Do We Know How Long the Journey in ‘Ahsoka’ Is Going To Take?

Hera leading the X-Wing pilots as Phoenix Leader in Ghost in Ahsoka Episode 4
Image via Disney+

That’s the fun part: we can’t know. Hyperspace is one of the defining traits of Star Wars lore, something that’s unique to the franchise created by George Lucas. Many works have similar notions, like Star Trek and their warp cores or Dune and their Guild Navigators, for example, but none of those work like the hyperspace because, essentially, there are no fixed rules for how it’s supposed to work in Star Wars. We have the notion that it’s a separate dimension that the purrgil helped access, but there are still no rules as to how things work inside hyperspace, time the correlation between space and time, as we’ve mentioned before.

This is what makes hyperspace such a unique storytelling device for Star Wars: lightspeed traveling can take as much as it needs to take for the story to develop the way it needs. For example, in The Rise of Skywalker Rey (Daisy Ridley) and Kylo Ren (Adam Driver) go around the galaxy many times in a short period of time. When a fan asked Lucasfilm Storygroup member Matt Martin about this on social media, he answered that “hyperspace travels at the speed of the plot,” although it might be difficult to justify. A year later, another Storygroup member, Pablo Hidalgo, mentioned how he once tried to calculate this himself in the past but warned against doing this because “it isn’t very Star Wars.”

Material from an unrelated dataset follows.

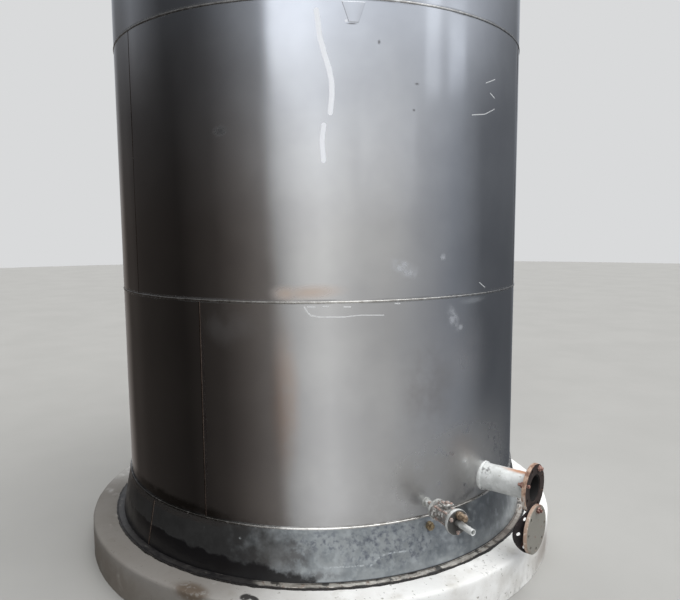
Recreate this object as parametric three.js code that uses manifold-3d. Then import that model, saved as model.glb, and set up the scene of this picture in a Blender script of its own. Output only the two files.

What both Martin and Hidalgo are getting at is that hyperspace isn’t supposed to make sense to begin with, and that’s why it’s such a fun aspect of Star Wars. The fact that it doesn’t comply with specific measurements allows for any story to use it the way it needs to, without having to adjust to previously established lore based on accurate scientific data. Star Wars is more fantasy than science fiction, and even hard sci-fi works don’t spend that much time explaining their concepts because it takes away from the magic and sense of wonder we get as an audience. Things happen the way they are supposed to happen, and that’s enough for anyone to be able to enjoy a story without having to draw a calculator.